Private well owners in Iowa’s 49 flood-ravaged counties may receive a helping hand from University Hygienic Laboratory (UHL) with free water testing.
“UHL has always provided free water analysis kits in disaster situations for as long as I can remember,” said Nancy Hall, UHL supervisor of environmental microbiology and staff member for 31 years. “Probably the largest event was the flood of ’93, but Faye Wheeler (UHL accountant) and I can remember many before and some after, such as the 100 kits we sent to Worth County in 2004.”
Floodwaters that have inundated private wells create a health hazard for their owners. Waste and other contaminants carried in floodwaters can enter and contaminate the well, rendering the water unsafe to drink. After floodwaters recede, a shock-chlorination procedure is necessary to restore the well water to its original condition. The only way to ensure the water is then safe to drink is to test for total coliform bacteria and E. coli.
“The first condition for UHL to provide free water analysis to the counties is the governor’s disaster declaration,” Hall said. “The second is that the county has depleted their state-appropriated Grants-To-Counties monies for the year, which pay for the water testing; and third, there is a need for these services.”
Gov. Chet Culver has declared 49 counties disaster areas as of late Tuesday.
More information from UHL:
Common illnesses from exposure to floodwaters
• Skin and tissue infections following superficial cuts, scratches, abrasions, or insect bites.
• Deep tissue infections following puncture wounds or trauma.
• Gastrointestinal illnesses following ingestion of contaminated water or food.
Prevention of flood-related illnesses – remember basic hygiene practices
• Always wash hands with soap and water before eating and handling flood-contaminated articles
• Avoid prolonged exposure to flood water.
• Wear protective gloves, boots, and eyewear.
• Work cautiously, rest frequently and eat a balanced diet.
• Bathe or shower in clean water as soon as possible after exposure to flood water.

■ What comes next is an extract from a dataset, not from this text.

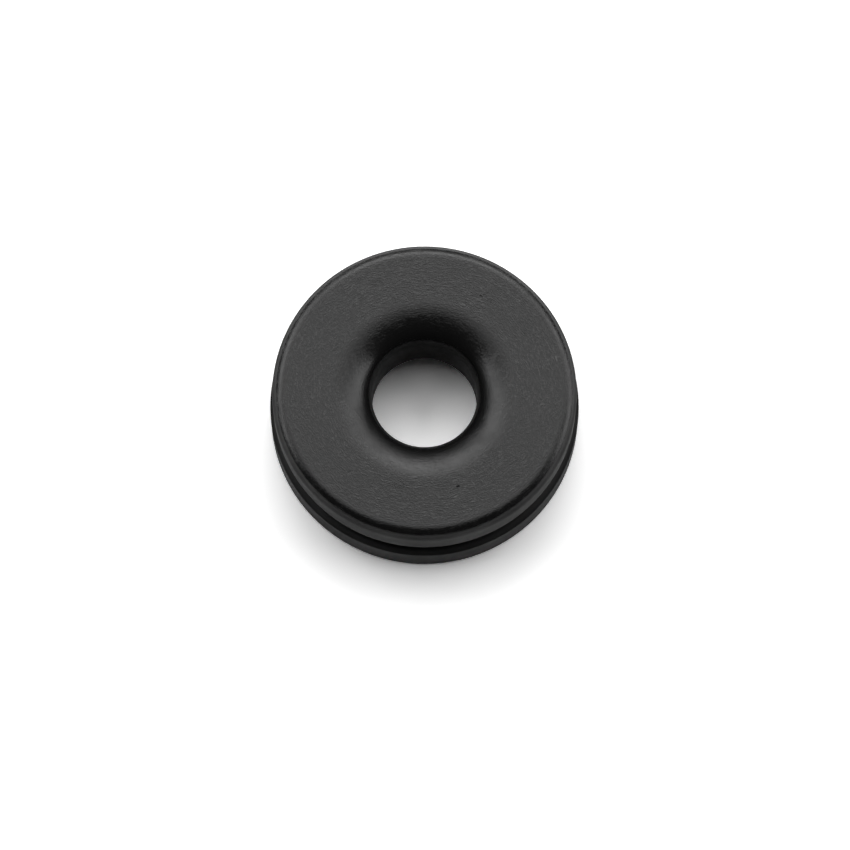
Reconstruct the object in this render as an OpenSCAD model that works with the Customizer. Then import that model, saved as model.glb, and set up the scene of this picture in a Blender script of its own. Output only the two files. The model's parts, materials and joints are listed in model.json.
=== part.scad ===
// Rubber grommet gasket: one soft moulding, round all the way, that snaps into a
// hole in a panel and guides a pipe or cable through its middle.
// Its frame: the axis is Z, the lower flange rests on z = 0 and +Z is up.
// The whole body is one profile turned about the axis, so it is one solid.

/* [Bore] */
// Diameter of the straight bore that the pipe or cable passes through
bore_d = 7.6; // [5:0.1:10]
// Width of the rounded mouth on both faces, from the bore outward
mouth_w = 2.9; // [1:0.1:2.9]
// Depth of the mouth, from the face down to where the straight bore starts
mouth_h = 2; // [0.5:0.1:2.3]

/* [Upper flange] */
// Outer diameter of the upper flange
upper_d = 22; // [19:0.1:30]
// Thickness of the upper flange, from the panel to the upper face
upper_h = 2.85; // [2:0.05:5]
// Radius of the rounded rim round the upper face
rim_r = 0.9; // [0.3:0.05:1.5]

/* [Lower flange] */
// Outer diameter of the lower flange
lower_d = 22.5; // [19:0.1:30]
// Thickness of the lower flange, from the lower face to the panel
lower_h = 2.75; // [2:0.05:5]
// Radius of the edge that stands on the ground
foot_r = 0.15; // [0.05:0.01:0.5]

/* [Panel groove] */
// Width of the groove, which is the thickness of the panel that it grips
groove_w = 1.6; // [0.8:0.1:4]
// Diameter of the neck inside the groove, which fills the hole in the panel
neck_d = 15; // [11:0.1:18]
// Radius where the neck runs into the two flanges
neck_r = 0.25; // [0.05:0.05:0.35]
// Radius of the lips on both sides of the groove
lip_r = 0.06; // [0.02:0.01:0.3]

/* [Hidden] */
rubber = [0.16, 0.16, 0.155];
$fn = 144;
arc_step = 6;              // degrees between the points of an arc

groove_z = lower_h;                    // floor of the groove
upper_z = lower_h + groove_w;          // roof of the groove
total_h = upper_z + upper_h;
bore_r = bore_d / 2;
mouth_edge = bore_r + mouth_w;         // where the mouth meets the flat face

// Points of an oval arc about c, w wide and h high to each side, from angle a0 to
// angle a1 in degrees. A positive angle turns from the outward radius towards +Z.
function oval(c, w, h, a0, a1) =
    let (n = ceil(abs(a1 - a0) / arc_step))
    [for (i = [0 : n]) let (a = a0 + (a1 - a0) * i / n) c + [w * cos(a), h * sin(a)]];

function arc(c, r, a0, a1) = oval(c, r, r, a0, a1);

// Rounded mouths: quarters of an oval, level with the face at one end and with the
// bore at the other, so nothing that passes through meets an edge
function lower_mouth() = oval([mouth_edge, mouth_h], mouth_w, mouth_h, 270, 180);
function upper_mouth() = oval([mouth_edge, total_h - mouth_h], mouth_w, mouth_h, 180, 90);

// Outer side of the upper flange, from the upper face down to the groove's roof
function upper_side() = concat(
    arc([upper_d / 2 - rim_r, total_h - rim_r], rim_r, 90, 0),
    arc([upper_d / 2 - lip_r, upper_z + lip_r], lip_r, 0, -90));

// Groove: its roof runs in to the neck, and its floor runs out again
function groove() = concat(
    arc([neck_d / 2 + neck_r, upper_z - neck_r], neck_r, 90, 180),
    arc([neck_d / 2 + neck_r, groove_z + neck_r], neck_r, 180, 270));

// Outer side of the lower flange, from the groove's floor down to the ground
function lower_side() = concat(
    arc([lower_d / 2 - lip_r, groove_z - lip_r], lip_r, 90, 0),
    arc([lower_d / 2 - foot_r, foot_r], foot_r, 0, -90));

// Half section of the gasket, with the radius along x and the height along y
module section() {
    polygon(concat(lower_mouth(), upper_mouth(), upper_side(), groove(), lower_side()));
}

module gasket() {
    color(rubber) rotate_extrude() section();
}

gasket();
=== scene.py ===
# %% [markdown]
# # A rubber grommet gasket, turned from one section
#
# The real object is a single moulding of soft black rubber. It is round all the way: a wide
# lower flange, a groove that grips the edge of a panel, an upper flange with a rounded rim,
# and a hole through the middle whose ends open in smooth mouths.
#
# This lesson makes it in Blender in the way a wood turner or a mould maker thinks of it. The
# section, that is the outline of a cut through one side, is drawn first with a pen made of one
# vertex. The section is then spun about the axis. After that come the small flaws of a real
# moulding, its skin, the floor, the lamps and the camera.

import bpy
import json
import math
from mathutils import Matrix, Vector

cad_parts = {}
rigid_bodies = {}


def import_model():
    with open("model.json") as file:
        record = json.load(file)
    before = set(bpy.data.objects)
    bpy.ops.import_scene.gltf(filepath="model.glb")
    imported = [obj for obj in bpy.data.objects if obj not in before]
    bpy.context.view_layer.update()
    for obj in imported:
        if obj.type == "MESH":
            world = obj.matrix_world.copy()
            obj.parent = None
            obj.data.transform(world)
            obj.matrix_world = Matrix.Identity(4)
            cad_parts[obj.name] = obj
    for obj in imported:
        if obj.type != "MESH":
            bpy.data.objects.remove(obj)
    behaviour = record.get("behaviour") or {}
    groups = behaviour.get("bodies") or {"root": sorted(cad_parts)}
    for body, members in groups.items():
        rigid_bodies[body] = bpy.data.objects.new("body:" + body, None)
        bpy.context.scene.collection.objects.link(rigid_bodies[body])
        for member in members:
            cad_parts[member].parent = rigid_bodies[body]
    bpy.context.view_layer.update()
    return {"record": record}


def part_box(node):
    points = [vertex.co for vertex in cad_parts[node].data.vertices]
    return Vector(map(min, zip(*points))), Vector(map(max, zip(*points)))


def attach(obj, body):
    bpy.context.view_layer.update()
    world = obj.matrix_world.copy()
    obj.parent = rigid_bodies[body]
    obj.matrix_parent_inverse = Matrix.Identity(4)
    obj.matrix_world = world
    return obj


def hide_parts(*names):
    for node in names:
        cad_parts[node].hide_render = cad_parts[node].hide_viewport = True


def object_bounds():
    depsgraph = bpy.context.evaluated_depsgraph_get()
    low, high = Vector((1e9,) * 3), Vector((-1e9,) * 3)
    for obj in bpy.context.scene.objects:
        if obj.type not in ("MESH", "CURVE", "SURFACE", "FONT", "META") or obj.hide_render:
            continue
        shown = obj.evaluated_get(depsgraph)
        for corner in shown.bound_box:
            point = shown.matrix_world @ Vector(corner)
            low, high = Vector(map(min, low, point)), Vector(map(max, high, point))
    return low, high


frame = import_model()

# %% [markdown]
# ## Sizes
#
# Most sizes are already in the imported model: the box gives the lower flange and the height,
# and the record's mounts give the bore and the panel groove. Reading them here, and not typing
# them again, means that a changed part still gets a skin that fits. Only the sizes that the
# record doesn't hold are written out. Everything is in metres, which is Blender's own unit.

# %% Read the sizes
mounts = {mount["name"]: mount for mount in frame["record"]["mounts"]}
mm = 0.001

low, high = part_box("gasket")
outer_r = min(high[0], high[1])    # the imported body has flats, so one side is a hair narrower
total_h = high[2]
bore_r = mounts["bore"]["dims"]["r_mm"] * mm
mouth_depth = (total_h - mounts["bore"]["dims"]["length_mm"] * mm) / 2
neck_r = mounts["panel_groove"]["dims"]["r_mm"] * mm
groove_half = mounts["panel_groove"]["dims"]["length_mm"] * mm / 2
groove_mid = mounts["panel_groove"]["pos_m"][2]
groove_low, groove_high = groove_mid - groove_half, groove_mid + groove_half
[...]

• Wash clothing before wearing it again.
• Use insect repellents to discourage biting insects.
Safe drinking water options
• Obtain water from a known safe public water supply or buy bottled water.
• Haul and store drinking water in clean containers (not old milk or juice jugs).
• Clear water may be treated for drinking by boiling it for one minute or by adding two to three drops of unscented household bleach per gallon.
Private well recommendations
• Do not drink water from flooded wells unless it has been properly disinfected and then tested for drinking safety.
• Contact your local county health department or extension service for free flood sampling containers and advice.
• Shock chlorinate and flush a flooded well before submitting a sample to the Laboratory.
• Shallow wells (less than 100 feet deep) may become contaminated from nearby flooding. They should be tested to ensure a safe supply of drinking water.
Food safety recommendations
• Discard all containers with signs of leakage or damage.
• Foods in paper, cardboard, or flexible plastic must be thrown away.
• Discard foods in corked bottles, canisters, and screw-capped jars or bottles.
• Canned goods may be sanitized and used if the label is removed, the can is washed in hot, soapy water, and the item is identified with a permanent marking pen.
• Solutions containing chlorine bleach are not recommended for cleaning cans because they accelerate rusting.
• Garden produce covered by flood water longer than two days cannot be salvaged.
• Leafy vegetables cannot be washed adequately to be eaten raw.
• Thawed foods should not be refrozen.
General clean-up after a flood
• Use non-sudsing cleaning products (Spic and Span, Trisodium Phosphate, etc.) to wash interior surfaces.
• Use commercial cleaners for fabrics.
• Disinfect sewage-contaminated areas with a solution of household bleach (1/4 cup per gallon of water).
• Consult professional carpet cleaners before attempting to salvage carpet or carpet pads.
• Remove flood damaged sheet rock to permit studs and insulation to dry thoroughly.
• Remove silt, sludge, and debris from ductwork and dry it thoroughly before reactivating heating/air conditioning units.
UHL services to flood families
• Free private well tests to qualified individuals through county health departments.
• Consultation on disease prevention, water and food safety, and disinfection of environmental surfaces.
For more information on flood-related health issues, visit the IDPH website:
Why is it important to test your well water after it has been compromised with floodwaters?
- Floodwater may and usually does contain fecal material from overflowing sewage systems, agricultural run-off and industrial byproducts. Sewage contaminated floodwater is likely to contain microorganisms that can make us sick, especially if ingested.
- Diarrhea illness may be acquired by accidently drinking water that has been contaminated with floodwater. If you are on your own well water supply and if floodwater has inundated the well, it is not safe to drink unless disinfected (boil for 1 min). After the waters recede, the well should be flushed until clear (removing any mud or particulates), shock chlorinated, flushed again, and then retested for coliform bacteria to make sure the water is now safe to drink. If a flooded well is tested BEFORE the shock chlorination procedure, it will ALWAYS be positive for coliform bacteria and not give valuable information. The county health departments have been sent kits to test water for this purpose.